The key to using your "telescope" effectively is to maintain a constant dialogue with business leaders. Understand their vision for the next year, or even the next three. The questions you ask should evolve from "What do you need right now?" to "What changes do you see on the horizon?" and "If we build this, what will that enable you to do next?"
When you design for today with the future in mind, your product transforms from a rigid tool into a living partner that can grow and adapt right alongside the business.
Conclusion: The Leap from Craftsman to Co-Creator
Let's return to our original analogy. The growth of a product manager is a journey from being a "craftsman," who only cares if the bricks are laid straight, to becoming an "architect," who understands the client's vision and can plan the entire structure's function and future.

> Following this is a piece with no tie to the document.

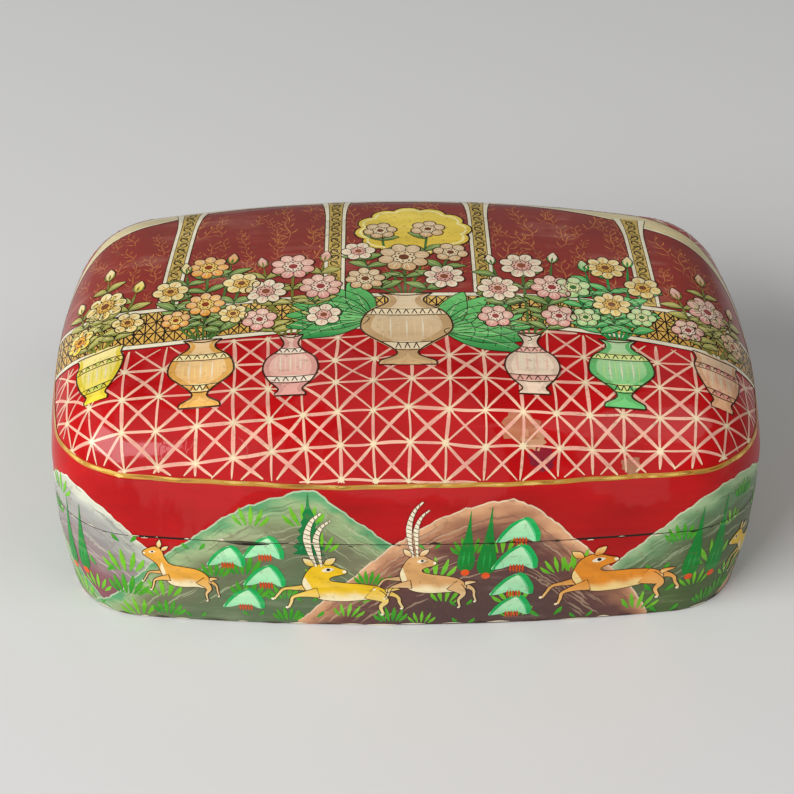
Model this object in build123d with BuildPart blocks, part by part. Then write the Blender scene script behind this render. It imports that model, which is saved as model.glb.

The most critical part of this transformation is shifting your focus from isolated features to the holistic business landscape. It's about elevating your purpose from "completing requirements" to "creating business value."
Always remember:
- Business architecture is your starting point and your foundation.
- Business objectives are your ruler and your compass.
- Business direction is your telescope and your guiding star.
When we truly see ourselves as partners to the business—when we discuss strategy, map out processes, and plan for the future together with our business colleagues—we cease to be passive order-takers. We become active co-creators of value. Every feature we design and every sprint we run will no longer be just lines of code, but strong, reliable gears that power the massive engine of the business.
To all of us on this product journey, let this be our shared commitment. Let's look up at the sky while keeping our feet firmly on the ground, and use our wisdom and hard work to build products that truly solve problems and create lasting value.